In Ten’s 2012 annual report, the relatively newly-appointed managing director, James Warburton, provides critical insight into what he is thinking with regard to the future of Network Ten. His response is what all boards and investors would expect: reduce costs and improve revenue.

The overrun on costs has already been attended to; the newsroom has been “centralised” and selected senior executives replaced. In looking for ways to increase revenue Warburton announced a “creative renewal process” to apply to ongoing investment in its programming schedule.

“Ten is the destination for family entertainment with a focus on viewers aged 18 to 49, and is the home of ‘big event’ TV,” he wrote. “In January, we started the process of resetting our prime-time program line-up, with a particular focus on the early-evening, or 5pm to 8pm, period. The programming highlights of 2013 will build on the company’s reputation for providing smart, different and authentic content …”

And there we have the nub of the problem.

From a strategic perspective, Network Ten has fallen into the same trap that has been the undoing of many CEOs and business unit general managers.

It is the error made when strategy is centred on shoring up market positions of today using business models of yesterday, as opposed to a strategy for the business of today and, more importantly, a plan of transformation towards a business model for the future. Examples of similar forms of entrapment include:

> Makers of horse-pulled buggies who saw no future in the iron horse (cars)

Companies that missed the online revolution: book retailing (Borders)

> Retailing in general (David Jones and Myer).

So what should Network Ten – and indeed our other two free-to-air TV networks – be focusing on to deliver future prosperity?

Lower costs and more revenue is only half the story. A clear perspective of a future business model that lies at the heart of a short-term transformation agenda must be understood. Otherwise Network Ten and the other networks will be caught up in a race to the bottom, rather than the development of a sustainable platform for growth.
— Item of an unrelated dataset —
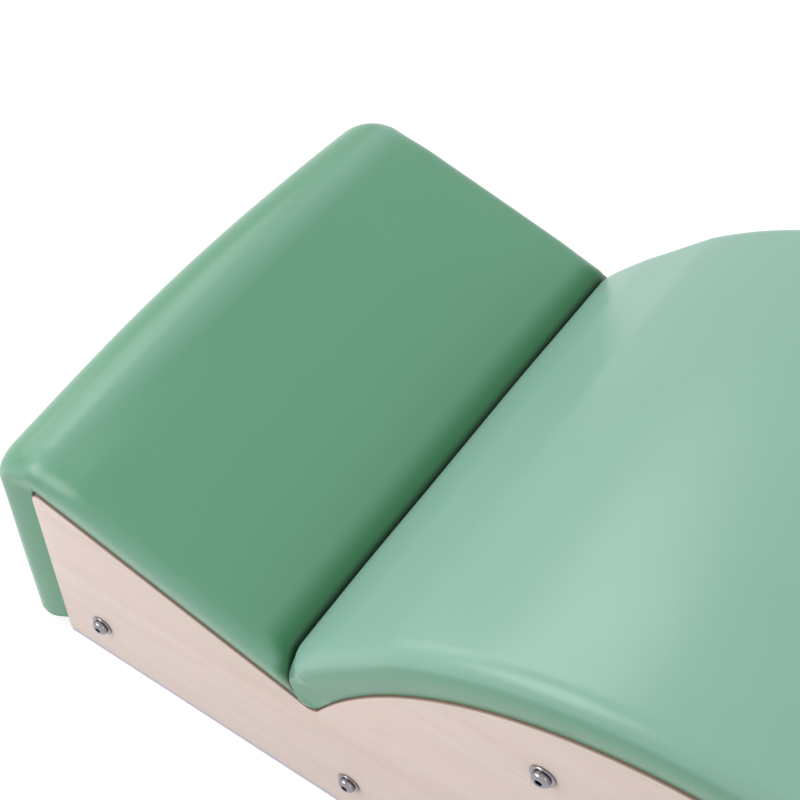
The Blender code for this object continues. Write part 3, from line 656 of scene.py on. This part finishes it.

In a world where free-to air-television faces an onslaught from alternative media and entertainment offerings, nothing short of a vision for reinvention is required.

In the case of digital television, few industries are better placed to leverage the value of converged technologies.

On technology, Warburton notes: “We know viewer behaviour is changing and our audiences are multitasking. Ten has formed a partnership with the British company Zeebox Ltd to launch its world-class TV app in Australia.”

But Warburton is only scratching the surface – and it is someone else’s business model.

The competencies and resources that TV networks can leverage to find their way forward are:

Ownership of a very strong brand

Direct access to the living rooms of every family in Australia

Legitimate access to a global supply of content that most other mediums would die for

A licensing system ensures there is zero risk that new free-to-air market entrants will appear

However, instead of looking for new ways to leverage its competences, TV networks are draining their cash cows of milk through endless commercials while clinging to a business model that is frankly obsolete.  Just as TV networks try to focus more on the diminishing volumes of segmented market positions and engage in never-ending cost reduction exercises, telecommunications companies have stolen the high ground in mobile entertainment.

They are learning to dictate play in the delivery of news, sport and other forms of social information. Internet start-ups deliver content from sources around the globe, and pay TV continues to steal direct market share.

Then there is the internet in general, which promises to take more and more attention from television, especially through social networking sites such as Facebook, Twitter, YouTube, LinkedIn and many more.

So giddy up channels Seven, Nine and Ten: the writing is on the wall. The horse has bolted. The time for reinvention is now.